* TASK OBJECTIVE: Transcribe the stretch of entries below from the line with "hide_parts(node)" through the line with "return RIM_X *", exactly and with both ends included; leave out all other lines.

* LISTED RECORDS:
______________________________

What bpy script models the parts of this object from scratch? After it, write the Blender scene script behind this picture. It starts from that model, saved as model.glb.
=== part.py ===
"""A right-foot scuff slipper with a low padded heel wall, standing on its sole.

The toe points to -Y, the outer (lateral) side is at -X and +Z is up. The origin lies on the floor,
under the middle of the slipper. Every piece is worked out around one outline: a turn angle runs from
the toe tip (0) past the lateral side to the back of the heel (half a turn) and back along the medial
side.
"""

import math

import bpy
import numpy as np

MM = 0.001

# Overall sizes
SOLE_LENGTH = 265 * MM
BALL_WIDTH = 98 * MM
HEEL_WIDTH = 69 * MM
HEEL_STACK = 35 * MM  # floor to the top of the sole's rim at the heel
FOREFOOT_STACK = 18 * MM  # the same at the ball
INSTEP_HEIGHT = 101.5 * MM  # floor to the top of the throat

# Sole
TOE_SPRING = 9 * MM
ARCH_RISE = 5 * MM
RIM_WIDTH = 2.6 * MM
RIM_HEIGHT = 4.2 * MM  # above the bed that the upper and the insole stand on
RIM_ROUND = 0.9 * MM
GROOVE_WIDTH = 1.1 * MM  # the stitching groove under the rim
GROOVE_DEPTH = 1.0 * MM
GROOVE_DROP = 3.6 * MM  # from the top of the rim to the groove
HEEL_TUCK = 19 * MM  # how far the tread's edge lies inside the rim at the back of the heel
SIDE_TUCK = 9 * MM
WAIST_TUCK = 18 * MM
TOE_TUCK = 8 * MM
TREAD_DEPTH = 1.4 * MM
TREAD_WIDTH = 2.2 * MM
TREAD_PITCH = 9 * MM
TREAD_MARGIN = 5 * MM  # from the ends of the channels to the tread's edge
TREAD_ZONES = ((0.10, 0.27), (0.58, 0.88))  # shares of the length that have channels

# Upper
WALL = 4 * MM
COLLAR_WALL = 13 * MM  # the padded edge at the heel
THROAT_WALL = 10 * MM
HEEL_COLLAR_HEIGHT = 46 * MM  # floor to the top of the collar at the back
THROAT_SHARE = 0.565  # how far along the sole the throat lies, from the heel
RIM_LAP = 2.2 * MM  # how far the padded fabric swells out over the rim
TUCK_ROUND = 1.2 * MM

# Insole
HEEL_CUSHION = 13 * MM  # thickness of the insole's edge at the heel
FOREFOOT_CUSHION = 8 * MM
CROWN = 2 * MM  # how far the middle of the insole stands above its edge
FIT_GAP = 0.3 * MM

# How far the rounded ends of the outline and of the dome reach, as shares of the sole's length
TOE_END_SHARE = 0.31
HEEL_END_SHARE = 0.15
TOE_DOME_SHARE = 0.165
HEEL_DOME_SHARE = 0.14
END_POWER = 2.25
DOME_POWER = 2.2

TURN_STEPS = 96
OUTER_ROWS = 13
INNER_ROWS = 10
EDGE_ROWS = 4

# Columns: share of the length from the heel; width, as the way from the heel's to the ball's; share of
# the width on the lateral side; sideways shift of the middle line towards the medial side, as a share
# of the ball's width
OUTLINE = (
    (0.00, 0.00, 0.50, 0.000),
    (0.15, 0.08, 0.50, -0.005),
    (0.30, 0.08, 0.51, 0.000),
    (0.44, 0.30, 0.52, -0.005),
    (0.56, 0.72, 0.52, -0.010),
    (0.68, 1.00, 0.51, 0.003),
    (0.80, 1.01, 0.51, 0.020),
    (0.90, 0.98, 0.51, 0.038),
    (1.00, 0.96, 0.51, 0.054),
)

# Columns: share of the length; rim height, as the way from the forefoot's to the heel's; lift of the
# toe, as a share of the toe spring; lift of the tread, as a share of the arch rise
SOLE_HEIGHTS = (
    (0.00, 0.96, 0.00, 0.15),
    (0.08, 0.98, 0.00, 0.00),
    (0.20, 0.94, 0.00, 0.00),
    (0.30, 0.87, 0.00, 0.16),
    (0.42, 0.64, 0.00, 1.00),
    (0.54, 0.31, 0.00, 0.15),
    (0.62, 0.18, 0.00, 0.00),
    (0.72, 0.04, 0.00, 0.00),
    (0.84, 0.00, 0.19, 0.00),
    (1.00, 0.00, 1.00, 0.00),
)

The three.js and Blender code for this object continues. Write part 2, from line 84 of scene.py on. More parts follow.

______________________________

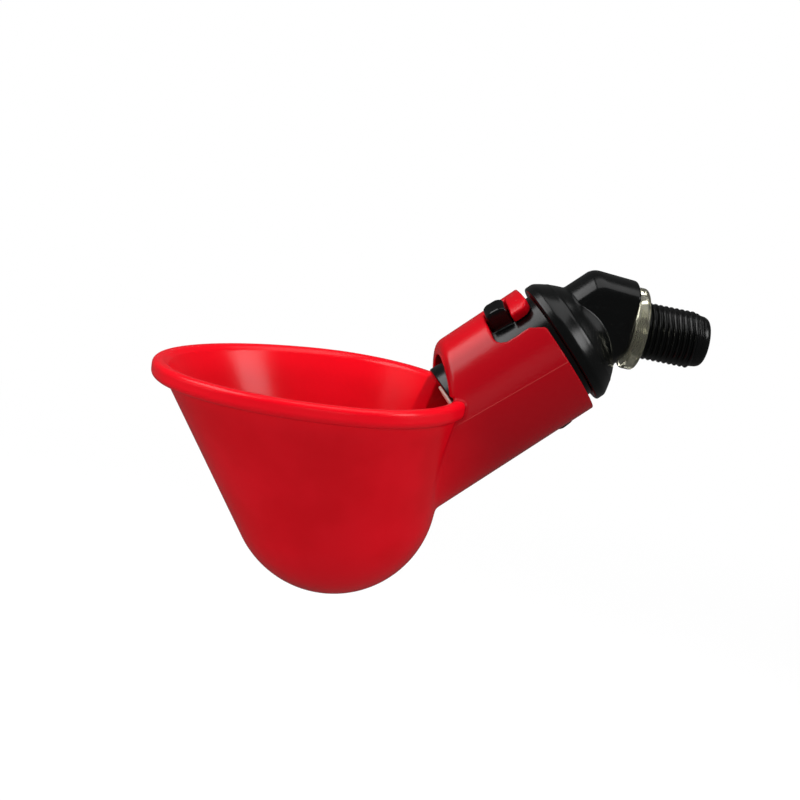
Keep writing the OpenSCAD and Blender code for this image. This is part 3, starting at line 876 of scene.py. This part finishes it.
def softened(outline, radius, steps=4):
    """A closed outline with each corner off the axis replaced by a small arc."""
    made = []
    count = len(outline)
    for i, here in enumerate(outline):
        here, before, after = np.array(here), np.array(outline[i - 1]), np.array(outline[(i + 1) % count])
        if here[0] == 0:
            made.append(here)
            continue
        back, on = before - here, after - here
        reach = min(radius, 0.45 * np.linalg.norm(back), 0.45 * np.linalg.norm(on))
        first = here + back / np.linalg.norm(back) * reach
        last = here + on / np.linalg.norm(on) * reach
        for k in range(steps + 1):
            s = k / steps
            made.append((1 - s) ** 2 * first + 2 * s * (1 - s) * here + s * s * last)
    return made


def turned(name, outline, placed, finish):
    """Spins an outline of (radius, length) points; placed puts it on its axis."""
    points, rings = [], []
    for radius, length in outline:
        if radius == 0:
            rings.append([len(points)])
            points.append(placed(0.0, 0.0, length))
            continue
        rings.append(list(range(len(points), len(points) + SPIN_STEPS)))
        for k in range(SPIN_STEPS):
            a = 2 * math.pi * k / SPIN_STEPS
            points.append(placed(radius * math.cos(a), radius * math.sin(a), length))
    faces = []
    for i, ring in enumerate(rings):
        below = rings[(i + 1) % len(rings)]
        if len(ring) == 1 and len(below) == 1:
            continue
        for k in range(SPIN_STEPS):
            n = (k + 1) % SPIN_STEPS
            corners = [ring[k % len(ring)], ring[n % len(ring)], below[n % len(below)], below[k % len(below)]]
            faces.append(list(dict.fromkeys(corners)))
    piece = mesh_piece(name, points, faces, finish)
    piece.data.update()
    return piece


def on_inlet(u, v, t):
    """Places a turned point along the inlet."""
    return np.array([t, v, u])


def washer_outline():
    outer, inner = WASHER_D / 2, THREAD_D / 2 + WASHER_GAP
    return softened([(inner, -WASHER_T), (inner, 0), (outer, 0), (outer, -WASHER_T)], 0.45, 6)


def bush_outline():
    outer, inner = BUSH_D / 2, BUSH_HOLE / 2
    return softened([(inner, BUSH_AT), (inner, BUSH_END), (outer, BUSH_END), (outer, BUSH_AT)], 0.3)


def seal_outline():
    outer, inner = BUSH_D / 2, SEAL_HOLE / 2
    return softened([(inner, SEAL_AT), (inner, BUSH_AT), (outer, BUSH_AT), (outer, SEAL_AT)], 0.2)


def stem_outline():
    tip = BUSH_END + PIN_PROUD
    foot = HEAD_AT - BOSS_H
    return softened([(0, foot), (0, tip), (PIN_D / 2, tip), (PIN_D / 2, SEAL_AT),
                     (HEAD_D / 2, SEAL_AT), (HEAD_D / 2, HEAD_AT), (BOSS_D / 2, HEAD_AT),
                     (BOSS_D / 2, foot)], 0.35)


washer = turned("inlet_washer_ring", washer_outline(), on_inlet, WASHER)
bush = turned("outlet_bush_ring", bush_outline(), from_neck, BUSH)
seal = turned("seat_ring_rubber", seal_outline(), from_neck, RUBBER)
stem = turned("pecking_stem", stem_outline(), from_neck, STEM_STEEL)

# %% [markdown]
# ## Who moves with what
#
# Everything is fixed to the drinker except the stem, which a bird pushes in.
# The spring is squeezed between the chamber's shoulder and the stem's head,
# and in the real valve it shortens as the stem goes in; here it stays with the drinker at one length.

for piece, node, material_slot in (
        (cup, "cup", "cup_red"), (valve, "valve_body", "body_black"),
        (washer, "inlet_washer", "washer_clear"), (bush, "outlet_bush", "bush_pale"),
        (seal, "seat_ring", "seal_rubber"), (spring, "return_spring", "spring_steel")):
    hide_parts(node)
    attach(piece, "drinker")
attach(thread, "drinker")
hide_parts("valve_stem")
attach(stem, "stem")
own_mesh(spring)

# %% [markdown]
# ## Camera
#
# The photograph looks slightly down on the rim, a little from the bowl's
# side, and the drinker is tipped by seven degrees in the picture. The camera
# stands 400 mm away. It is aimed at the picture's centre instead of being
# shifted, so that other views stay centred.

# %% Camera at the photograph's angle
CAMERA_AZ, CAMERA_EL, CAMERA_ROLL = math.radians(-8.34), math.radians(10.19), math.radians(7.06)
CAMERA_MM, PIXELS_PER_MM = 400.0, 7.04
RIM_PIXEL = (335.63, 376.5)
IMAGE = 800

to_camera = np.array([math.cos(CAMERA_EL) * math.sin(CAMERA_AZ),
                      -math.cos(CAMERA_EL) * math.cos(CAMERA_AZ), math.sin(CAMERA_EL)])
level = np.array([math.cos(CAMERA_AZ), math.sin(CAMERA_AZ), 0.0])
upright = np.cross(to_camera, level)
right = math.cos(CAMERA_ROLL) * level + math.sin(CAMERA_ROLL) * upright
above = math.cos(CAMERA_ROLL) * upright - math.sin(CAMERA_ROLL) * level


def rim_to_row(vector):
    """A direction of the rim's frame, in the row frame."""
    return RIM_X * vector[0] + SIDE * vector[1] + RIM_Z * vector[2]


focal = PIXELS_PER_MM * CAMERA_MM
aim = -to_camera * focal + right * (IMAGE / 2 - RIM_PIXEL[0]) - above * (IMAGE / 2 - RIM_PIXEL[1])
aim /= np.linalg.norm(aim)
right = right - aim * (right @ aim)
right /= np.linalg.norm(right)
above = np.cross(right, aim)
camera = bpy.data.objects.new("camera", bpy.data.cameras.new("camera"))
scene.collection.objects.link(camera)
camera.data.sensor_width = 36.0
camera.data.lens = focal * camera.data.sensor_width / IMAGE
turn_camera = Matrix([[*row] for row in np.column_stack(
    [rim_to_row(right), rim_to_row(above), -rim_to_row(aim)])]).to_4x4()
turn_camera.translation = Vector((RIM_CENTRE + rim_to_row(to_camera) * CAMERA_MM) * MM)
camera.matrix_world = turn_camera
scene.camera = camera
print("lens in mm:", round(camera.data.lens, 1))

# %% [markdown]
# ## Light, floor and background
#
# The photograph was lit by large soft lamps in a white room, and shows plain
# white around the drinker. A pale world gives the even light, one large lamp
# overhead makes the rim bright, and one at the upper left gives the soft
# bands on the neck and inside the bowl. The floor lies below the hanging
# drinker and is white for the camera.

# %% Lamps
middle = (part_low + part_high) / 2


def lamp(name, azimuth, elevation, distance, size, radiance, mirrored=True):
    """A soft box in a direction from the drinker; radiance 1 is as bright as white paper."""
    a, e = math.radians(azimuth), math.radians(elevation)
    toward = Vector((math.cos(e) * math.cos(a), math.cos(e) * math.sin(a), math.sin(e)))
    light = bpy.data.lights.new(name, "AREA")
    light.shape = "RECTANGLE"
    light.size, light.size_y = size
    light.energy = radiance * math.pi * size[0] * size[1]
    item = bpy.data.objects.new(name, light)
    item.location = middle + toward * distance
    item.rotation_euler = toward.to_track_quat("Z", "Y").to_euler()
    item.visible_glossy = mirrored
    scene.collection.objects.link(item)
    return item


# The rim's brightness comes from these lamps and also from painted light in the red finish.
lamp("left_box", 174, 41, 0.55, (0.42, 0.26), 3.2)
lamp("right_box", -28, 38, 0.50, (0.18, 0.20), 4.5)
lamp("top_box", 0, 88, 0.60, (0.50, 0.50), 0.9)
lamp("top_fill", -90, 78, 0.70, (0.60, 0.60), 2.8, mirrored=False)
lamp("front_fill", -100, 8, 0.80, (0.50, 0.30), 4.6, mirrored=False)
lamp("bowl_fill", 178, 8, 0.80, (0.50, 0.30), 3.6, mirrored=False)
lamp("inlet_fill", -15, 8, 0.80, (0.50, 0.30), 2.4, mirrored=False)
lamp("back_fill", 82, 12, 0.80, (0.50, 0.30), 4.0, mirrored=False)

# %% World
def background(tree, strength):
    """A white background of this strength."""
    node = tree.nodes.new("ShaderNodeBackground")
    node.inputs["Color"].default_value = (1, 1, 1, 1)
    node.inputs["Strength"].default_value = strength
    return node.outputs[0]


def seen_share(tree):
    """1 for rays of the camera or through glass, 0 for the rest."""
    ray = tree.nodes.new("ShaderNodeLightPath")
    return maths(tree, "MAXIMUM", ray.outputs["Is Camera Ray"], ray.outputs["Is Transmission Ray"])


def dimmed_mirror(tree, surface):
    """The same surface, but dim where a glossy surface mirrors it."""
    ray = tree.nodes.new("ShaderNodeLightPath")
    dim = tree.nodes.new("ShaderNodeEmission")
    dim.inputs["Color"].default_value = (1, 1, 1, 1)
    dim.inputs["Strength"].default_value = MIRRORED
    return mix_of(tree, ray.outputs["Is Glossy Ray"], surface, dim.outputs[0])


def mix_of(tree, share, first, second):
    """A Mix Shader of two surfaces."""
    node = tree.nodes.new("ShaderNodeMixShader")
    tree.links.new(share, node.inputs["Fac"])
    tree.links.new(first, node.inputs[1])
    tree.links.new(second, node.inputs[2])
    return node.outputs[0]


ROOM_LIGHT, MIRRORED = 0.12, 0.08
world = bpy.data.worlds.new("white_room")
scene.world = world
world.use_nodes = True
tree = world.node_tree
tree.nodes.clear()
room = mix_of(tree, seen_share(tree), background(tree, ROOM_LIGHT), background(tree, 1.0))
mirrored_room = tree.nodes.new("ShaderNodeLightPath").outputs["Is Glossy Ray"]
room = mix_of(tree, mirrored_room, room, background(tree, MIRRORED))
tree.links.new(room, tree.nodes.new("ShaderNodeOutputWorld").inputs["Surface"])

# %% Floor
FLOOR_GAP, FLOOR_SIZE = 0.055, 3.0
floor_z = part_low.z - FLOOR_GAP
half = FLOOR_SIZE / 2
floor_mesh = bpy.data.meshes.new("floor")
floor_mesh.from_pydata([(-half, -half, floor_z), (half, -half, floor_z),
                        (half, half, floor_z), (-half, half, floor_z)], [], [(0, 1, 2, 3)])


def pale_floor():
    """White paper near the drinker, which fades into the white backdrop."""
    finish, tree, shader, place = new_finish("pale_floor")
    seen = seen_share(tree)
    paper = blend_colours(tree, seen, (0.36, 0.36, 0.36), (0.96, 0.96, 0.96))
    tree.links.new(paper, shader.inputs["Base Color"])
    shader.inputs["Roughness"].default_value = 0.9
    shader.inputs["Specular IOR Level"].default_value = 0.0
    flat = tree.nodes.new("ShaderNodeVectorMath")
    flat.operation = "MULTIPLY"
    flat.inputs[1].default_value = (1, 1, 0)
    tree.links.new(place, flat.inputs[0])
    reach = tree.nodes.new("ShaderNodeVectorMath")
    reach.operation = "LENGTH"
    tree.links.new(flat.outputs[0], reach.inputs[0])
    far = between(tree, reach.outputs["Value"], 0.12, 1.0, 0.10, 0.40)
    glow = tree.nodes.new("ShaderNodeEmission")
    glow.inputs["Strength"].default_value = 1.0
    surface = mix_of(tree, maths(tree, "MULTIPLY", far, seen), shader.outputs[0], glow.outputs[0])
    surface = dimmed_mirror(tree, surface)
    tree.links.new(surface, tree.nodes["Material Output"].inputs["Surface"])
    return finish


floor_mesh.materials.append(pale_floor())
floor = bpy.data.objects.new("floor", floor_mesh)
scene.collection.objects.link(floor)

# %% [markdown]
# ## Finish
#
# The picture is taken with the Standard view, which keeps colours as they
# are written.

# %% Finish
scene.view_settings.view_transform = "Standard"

______________________________

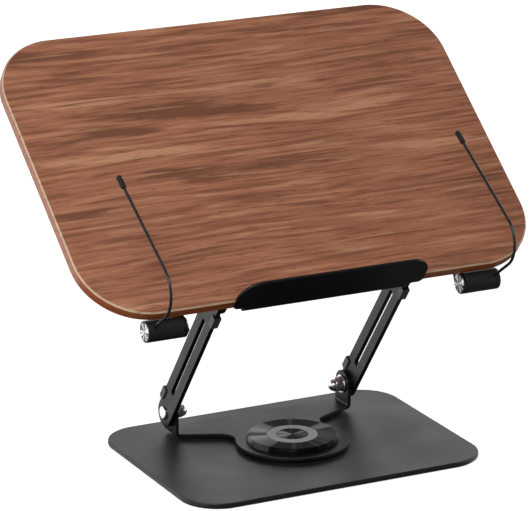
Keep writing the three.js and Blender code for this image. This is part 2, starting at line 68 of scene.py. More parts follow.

______________________________

* RESPONSE TO THE TASK:
    hide_parts(node)
    attach(piece, "drinker")
attach(thread, "drinker")
hide_parts("valve_stem")
attach(stem, "stem")
own_mesh(spring)

# %% [markdown]
# ## Camera
#
# The photograph looks slightly down on the rim, a little from the bowl's
# side, and the drinker is tipped by seven degrees in the picture. The camera
# stands 400 mm away. It is aimed at the picture's centre instead of being
# shifted, so that other views stay centred.

# %% Camera at the photograph's angle
CAMERA_AZ, CAMERA_EL, CAMERA_ROLL = math.radians(-8.34), math.radians(10.19), math.radians(7.06)
CAMERA_MM, PIXELS_PER_MM = 400.0, 7.04
RIM_PIXEL = (335.63, 376.5)
IMAGE = 800

to_camera = np.array([math.cos(CAMERA_EL) * math.sin(CAMERA_AZ),
                      -math.cos(CAMERA_EL) * math.cos(CAMERA_AZ), math.sin(CAMERA_EL)])
level = np.array([math.cos(CAMERA_AZ), math.sin(CAMERA_AZ), 0.0])
upright = np.cross(to_camera, level)
right = math.cos(CAMERA_ROLL) * level + math.sin(CAMERA_ROLL) * upright
above = math.cos(CAMERA_ROLL) * upright - math.sin(CAMERA_ROLL) * level


def rim_to_row(vector):
    """A direction of the rim's frame, in the row frame."""
    return RIM_X * vector[0] + SIDE * vector[1] + RIM_Z * vector[2]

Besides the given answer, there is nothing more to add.